Print all the records exactly, please.

Data supplied:
□ □ □
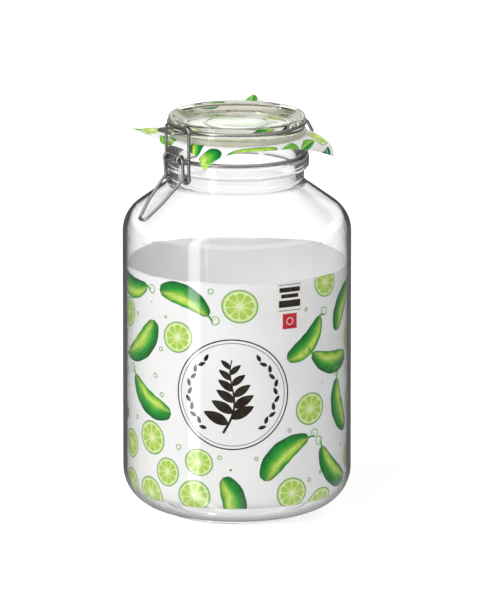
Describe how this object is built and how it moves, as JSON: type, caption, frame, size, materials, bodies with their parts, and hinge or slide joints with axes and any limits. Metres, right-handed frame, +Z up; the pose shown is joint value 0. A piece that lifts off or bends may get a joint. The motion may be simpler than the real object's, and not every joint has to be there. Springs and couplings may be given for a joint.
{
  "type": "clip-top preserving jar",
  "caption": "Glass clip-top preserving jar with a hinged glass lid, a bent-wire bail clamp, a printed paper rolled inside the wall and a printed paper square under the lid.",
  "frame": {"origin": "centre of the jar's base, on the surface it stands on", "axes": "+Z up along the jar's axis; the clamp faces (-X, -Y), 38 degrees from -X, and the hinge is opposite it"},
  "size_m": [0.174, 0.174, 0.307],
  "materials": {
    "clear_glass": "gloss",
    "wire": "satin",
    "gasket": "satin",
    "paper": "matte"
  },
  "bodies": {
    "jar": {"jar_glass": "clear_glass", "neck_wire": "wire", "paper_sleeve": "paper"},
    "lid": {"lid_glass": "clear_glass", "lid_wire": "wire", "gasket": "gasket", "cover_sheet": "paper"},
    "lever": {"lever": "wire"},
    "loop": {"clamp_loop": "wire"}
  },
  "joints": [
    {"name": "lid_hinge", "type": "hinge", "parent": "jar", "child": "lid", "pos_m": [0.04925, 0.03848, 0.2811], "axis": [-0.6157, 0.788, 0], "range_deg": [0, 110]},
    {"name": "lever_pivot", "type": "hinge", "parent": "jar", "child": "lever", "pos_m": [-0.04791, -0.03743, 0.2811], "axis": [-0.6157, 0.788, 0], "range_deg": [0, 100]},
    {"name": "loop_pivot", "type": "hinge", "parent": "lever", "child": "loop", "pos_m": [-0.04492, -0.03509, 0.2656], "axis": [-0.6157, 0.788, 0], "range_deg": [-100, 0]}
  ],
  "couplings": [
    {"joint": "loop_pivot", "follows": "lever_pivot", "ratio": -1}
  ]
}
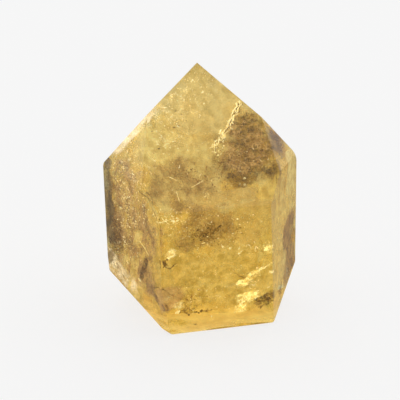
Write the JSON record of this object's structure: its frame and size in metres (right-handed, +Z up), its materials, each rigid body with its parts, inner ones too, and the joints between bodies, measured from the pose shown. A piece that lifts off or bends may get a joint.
□ □ □
Output:
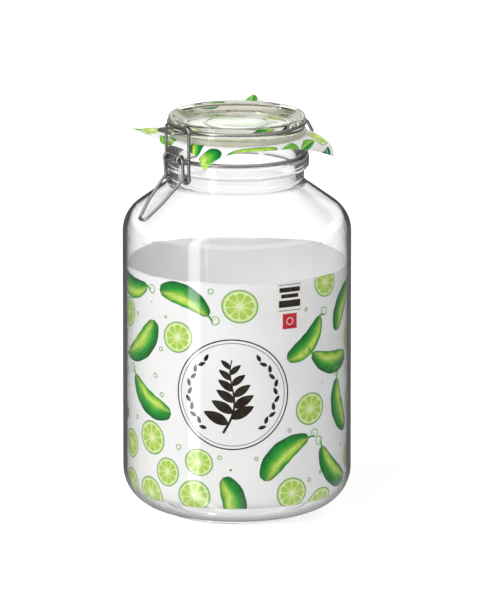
Describe how this object is built and how it moves, as JSON: type, caption, frame, size, materials, bodies with their parts, and hinge or slide joints with axes and any limits. Metres, right-handed frame, +Z up; the pose shown is joint value 0. A piece that lifts off or bends may get a joint. The motion may be simpler than the real object's, and not every joint has to be there. Springs and couplings may be given for a joint.
{
  "type": "clip-top preserving jar",
  "caption": "Glass clip-top preserving jar with a hinged glass lid, a bent-wire bail clamp, a printed paper rolled inside the wall and a printed paper square under the lid.",
  "frame": {"origin": "centre of the jar's base, on the surface it stands on", "axes": "+Z up along the jar's axis; the clamp faces (-X, -Y), 38 degrees from -X, and the hinge is opposite it"},
  "size_m": [0.174, 0.174, 0.307],
  "materials": {
    "clear_glass": "gloss",
    "wire": "satin",
    "gasket": "satin",
    "paper": "matte"
  },
  "bodies": {
    "jar": {"jar_glass": "clear_glass", "neck_wire": "wire", "paper_sleeve": "paper"},
    "lid": {"lid_glass": "clear_glass", "lid_wire": "wire", "gasket": "gasket", "cover_sheet": "paper"},
    "lever": {"lever": "wire"},
    "loop": {"clamp_loop": "wire"}
  },
  "joints": [
    {"name": "lid_hinge", "type": "hinge", "parent": "jar", "child": "lid", "pos_m": [0.04925, 0.03848, 0.2811], "axis": [-0.6157, 0.788, 0], "range_deg": [0, 110]},
    {"name": "lever_pivot", "type": "hinge", "parent": "jar", "child": "lever", "pos_m": [-0.04791, -0.03743, 0.2811], "axis": [-0.6157, 0.788, 0], "range_deg": [0, 100]},
    {"name": "loop_pivot", "type": "hinge", "parent": "lever", "child": "loop", "pos_m": [-0.04492, -0.03509, 0.2656], "axis": [-0.6157, 0.788, 0], "range_deg": [-100, 0]}
  ],
  "couplings": [
    {"joint": "loop_pivot", "follows": "lever_pivot", "ratio": -1}
  ]
}
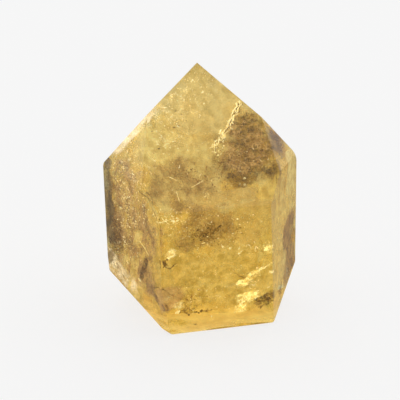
Write the JSON record of this object's structure: its frame and size in metres (right-handed, +Z up), its materials, each rigid body with its parts, inner ones too, and the joints between bodies, measured from the pose shown. A piece that lifts off or bends may get a joint.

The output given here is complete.